Arriving in Newark later that week, Orr got to work on the almost-forgotten Harlequin, and, with the help of about a dozen social media followers, who showed up in person to lend a hand, restored the car to its road-ready heyday. The polychrome collector’s item, far from rusting in the trash pile, would live to drive another day, at least the 3,000 miles back to Pennsylvania.
“And I’m Like, It’s Not Junk”
Like Orr and Alexander, Bob Cook finds opportunity in what’s been passed over — in his case, turning clunkers into sparkling showpieces. Since Cook started restoring VWs full-time in 2009, at Cooker’s Restoration & Fabrication, in Williamsport, Maryland, demand for his rejuvenating touch has grown into a two-year waiting list.

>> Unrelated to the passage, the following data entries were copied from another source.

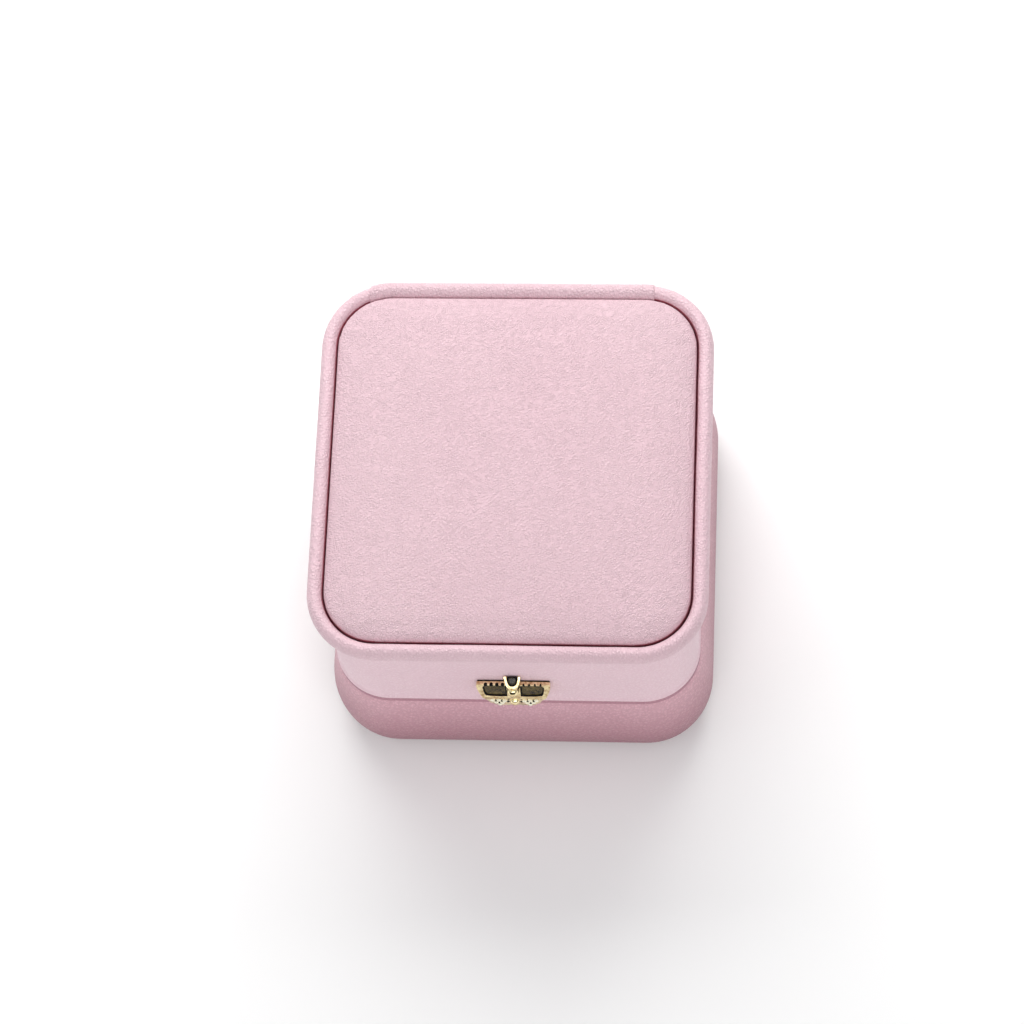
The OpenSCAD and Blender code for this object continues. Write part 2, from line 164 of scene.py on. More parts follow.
def stacked(name, rows, smooth=True):
    """A closed solid through rings of points, all with as many points."""
    m, n = len(rows), len(rows[0])
    faces = grid_faces(m, n, False, True)
    faces += [tuple(range(n)), tuple(range((m - 1) * n, m * n))]
    return mesh_from(name, [p for row in rows for p in row], faces, smooth)


def arc(start, stop, step):
    """Angles in radians, from whole degrees."""
    return [math.radians(a) for a in range(start, stop, step)]


def sweep(name, profile, closed=True, shift=None, na=18, ns=34):
    """A profile of (inset, height) swept right round the case."""
    rows = []
    for u, (b, z) in enumerate(profile):
        for v, (x, y) in enumerate(outline(b, na, ns)):
            p = Vector((x, y, z))
            rows.append(shift(p, u, v) if shift else p)
    nv = len(rows) // len(profile)
    return mesh_from(name, rows, grid_faces(len(profile), nv, closed, True))


def sheet_shell(name, profile, thick, cut=None, na=18, ns=34, offset=1.0):
    """A leather or cloth skin: the profile's surface, cut where told, given a thickness."""
    obj = sweep(name, profile, closed=False, na=na, ns=ns)
    bm = bmesh.new()
    bm.from_mesh(obj.data)
    if cut:
        gone = [f for f in bm.faces if cut(f.calc_center_median())]
        bmesh.ops.delete(bm, geom=gone, context="FACES")
    bmesh.ops.recalc_face_normals(bm, faces=bm.faces)
    bm.to_mesh(obj.data)
    bm.free()
    side = obj.data.polygons[0]
    centre = Vector((0, CY, side.center.z))
    if (side.center - centre).dot(side.normal) < 0:
        obj.data.flip_normals()
    mod = obj.modifiers.new("skin", "SOLIDIFY")
    mod.thickness = thick
    mod.offset = -offset
    apply_modifiers(obj)
    return smooth(obj, 50)


def base_inset(z):
    """The base's outer face: flares out below the seam, then curves in to the foot."""
    if z >= WIDE_Z:
        return BASE_IN + (SEAM_IN - BASE_IN) * ((z - WIDE_Z) / (SEAM - WIDE_Z)) ** 1.5
    u = min(1.0, (WIDE_Z - z) / (WIDE_Z - FELT_TOP))
    return BASE_IN + FOOT_IN * (1 - math.sqrt(max(0.0, 1 - u * u)))


def inset_at(p):
    """How far a point stands inside the rim line."""
    over_x, over_y = abs(p.x) - (W / 2 - R), abs(p.y - CY) - (D / 2 - R)
    if over_x > 0 and over_y > 0:
        return R - math.hypot(over_x, over_y)
    return R - max(over_x, over_y)


def back_y(b, x):
    """Where the back of the case is at inset b and sideways place x."""
    over = abs(x) - (W / 2 - R)
    rc = R - b
    if over <= 0:
        return BACK - b
    return BACK - R + math.sqrt(max(rc * rc - over * over, 0))


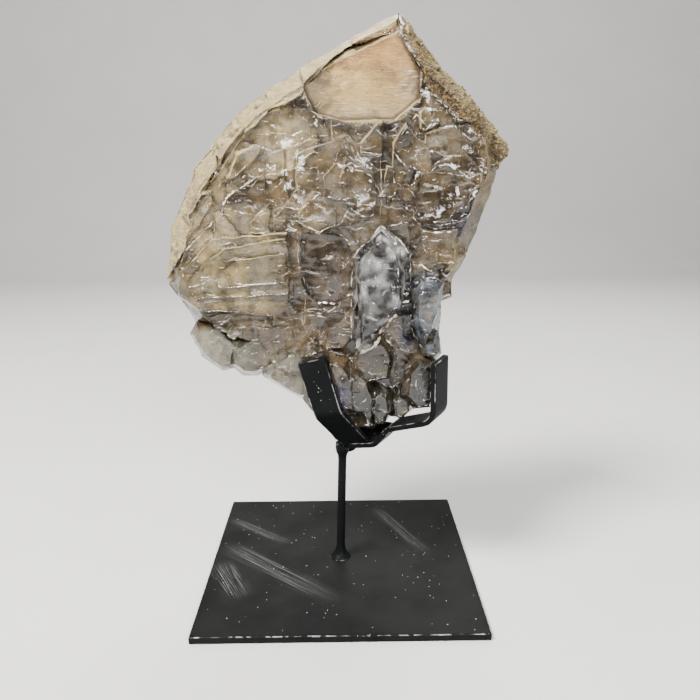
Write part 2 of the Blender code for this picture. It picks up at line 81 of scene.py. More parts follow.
# Outlines on the show side, x and z in millimetres
TAN_WINDOW = [(-17, 266), (-5, 275), (10, 288), (20, 291), (29, 291), (34, 288), (42, 272), (42, 258),
              (34, 246), (8, 245), (-9, 252), (-16, 259)]
RIM_BAND = [(33, 306), (28, 293), (8, 288.5), (-5, 276), (-17, 266.5), (-20, 260), (-29, 254), (-37, 253),
            (-45, 244), (-56, 236), (-66, 222), (-74, 206), (-80, 192), (-88, 176), (-94, 163), (-99, 200),
            (-85, 240), (-60, 266), (-30, 290), (0, 308)]
HONEY_LIP = [(-8, 242), (-15, 229), (-31, 224), (-42, 223), (-48, 220), (-59, 211), (-59, 204), (-68, 196),
             (-82, 183), (-90, 176), (-78, 192), (-72, 206), (-64, 222), (-54, 236), (-44, 245), (-30, 248)]
CRUST_BAND = [(33, 306), (35, 288), (43, 273), (44, 267), (51, 260), (60, 252), (70, 243), (76, 240),
              (94, 244), (64, 284)]
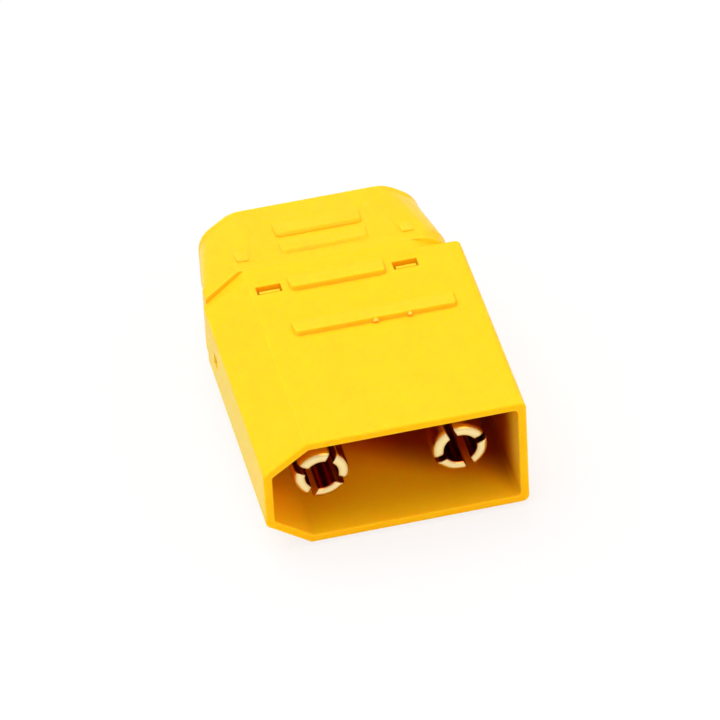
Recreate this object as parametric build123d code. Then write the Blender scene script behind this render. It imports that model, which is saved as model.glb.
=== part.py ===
from build123d import *
import math
import os

# Two-pole high-current plug: a keyed shroud with two split pins, closed behind by a clip-on cap.
# Lengths are in millimetres. X runs across the poles, +Y from the mouth to the wires, +Z up.
# Depths along Y are counted from the lip of the mouth.

# Keyed shroud of the housing
shell_width = 21.2
shell_height = 10.2
shroud_length = 20.9
shroud_wall = 0.7
key_run = 3.5
key_drop = 2.5
key_edge_radius = 0.3
corner_radius = 0.6
inner_corner_radius = 0.4
lip_radius = 0.18
lip_inner_chamfer = 0.1

# Inside of the housing
cavity_floor_to_rear = 7.1
partition_thickness = 3.2
pocket_wall = 0.9
rib_thickness = 1.2
rib_end_gap = 0.3

# Collar at the housing's rear, cut back from the shroud's section
collar_length = 1.15
collar_key_inset = 0.1
collar_key_run = 3.4
collar_key_drop = 2.85
collar_key_radius = 0.35
collar_plain_inset = 0.6
collar_shoulder_run = 3.1
collar_shoulder_drop = 1.5
shoulder_radius = 1.8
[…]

During open houses, past and future customers gather round to admire Cook’s work and trade stories about their VW love affairs. Speaking with NPR, Georgine Casper recalled being castigated by her mother for what she, the mother, saw as her daughter’s senseless Beetle obsession — first, for giving someone money for the thing (actually, for two), and second, for trying to drive it.
“She was like yelling, and every day, she’d come home and say, ‘Look at this junk,’” Casper told NPR. “And I’m like, ‘It’s not junk.’ Because to me, it wasn’t. It was a diamond in the rough.”
Listen to any story — from a fresh owner, a long-time collector, or the restorers themselves — and you’ll quickly get the impression that classic VWs, if properly cared for, can last generations, developing layers of memory as they rumble on.